→ Direction
Using the material below, copy every line where "that" appears.

→ Material to process
________

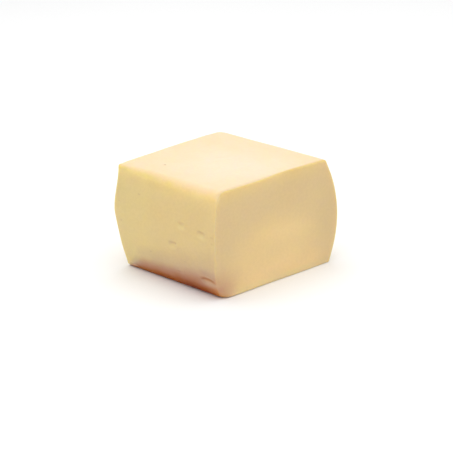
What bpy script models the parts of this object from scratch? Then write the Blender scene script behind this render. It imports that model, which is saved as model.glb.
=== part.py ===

________

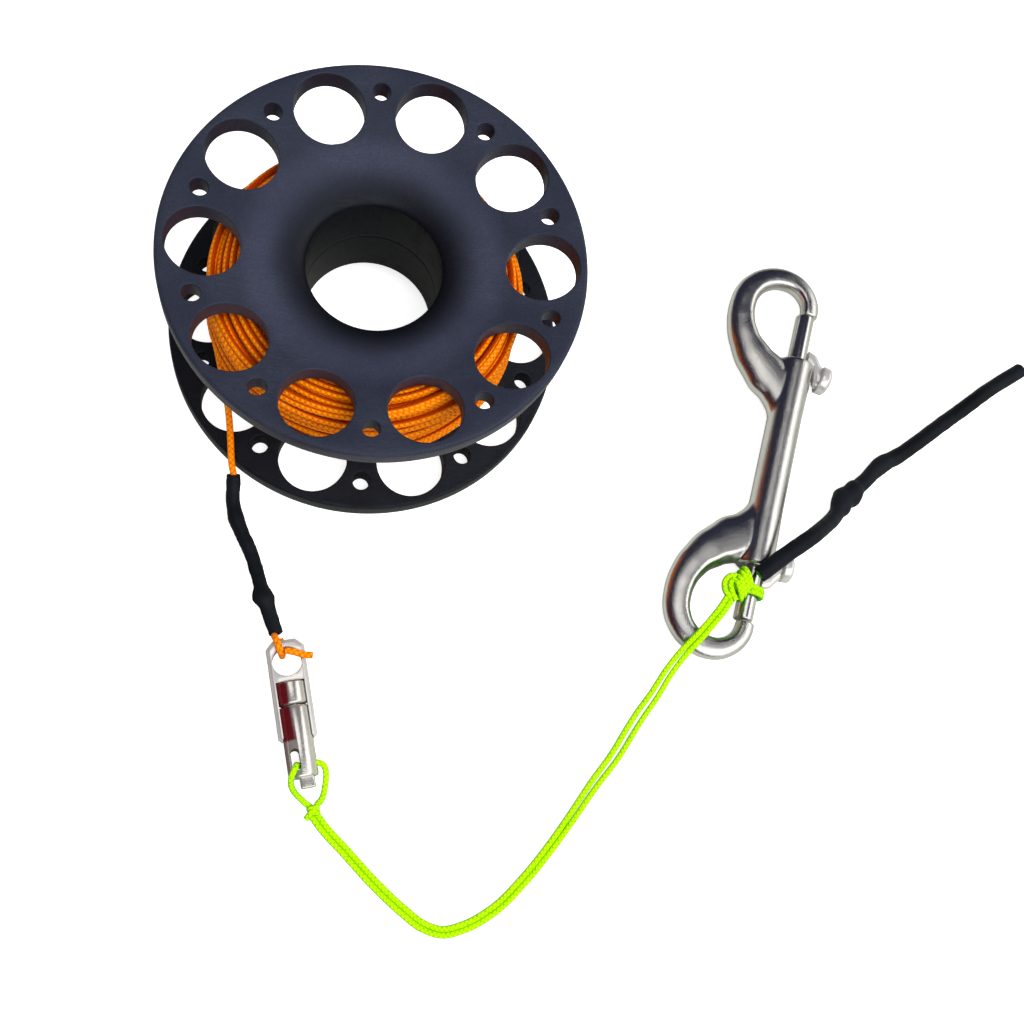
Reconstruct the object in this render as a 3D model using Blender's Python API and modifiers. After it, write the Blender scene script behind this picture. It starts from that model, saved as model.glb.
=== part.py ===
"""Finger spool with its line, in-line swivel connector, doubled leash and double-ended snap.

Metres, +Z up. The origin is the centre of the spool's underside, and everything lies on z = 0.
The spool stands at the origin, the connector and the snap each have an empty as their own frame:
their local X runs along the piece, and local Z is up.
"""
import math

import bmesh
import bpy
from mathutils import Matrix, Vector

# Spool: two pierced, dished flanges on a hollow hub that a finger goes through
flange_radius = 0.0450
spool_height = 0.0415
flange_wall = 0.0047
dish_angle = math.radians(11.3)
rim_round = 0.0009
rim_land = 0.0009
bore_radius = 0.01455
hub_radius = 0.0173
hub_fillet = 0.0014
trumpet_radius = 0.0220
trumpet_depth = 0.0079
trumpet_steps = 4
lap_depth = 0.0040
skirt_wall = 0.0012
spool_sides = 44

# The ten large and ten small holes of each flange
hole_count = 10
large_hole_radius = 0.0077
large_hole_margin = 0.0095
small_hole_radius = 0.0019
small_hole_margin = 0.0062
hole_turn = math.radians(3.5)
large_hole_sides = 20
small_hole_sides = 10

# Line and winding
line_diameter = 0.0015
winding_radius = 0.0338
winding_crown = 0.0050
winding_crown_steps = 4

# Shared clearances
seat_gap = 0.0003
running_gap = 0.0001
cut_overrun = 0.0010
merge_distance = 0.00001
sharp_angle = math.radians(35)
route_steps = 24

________

→ Finished task
What bpy script models the parts of this object from scratch? Then write the Blender scene script behind this render. It imports that model, which is saved as model.glb.
Reconstruct the object in this render as a 3D model using Blender's Python API and modifiers. After it, write the Blender scene script behind this picture. It starts from that model, saved as model.glb.
# Spool: two pierced, dished flanges on a hollow hub that a finger goes through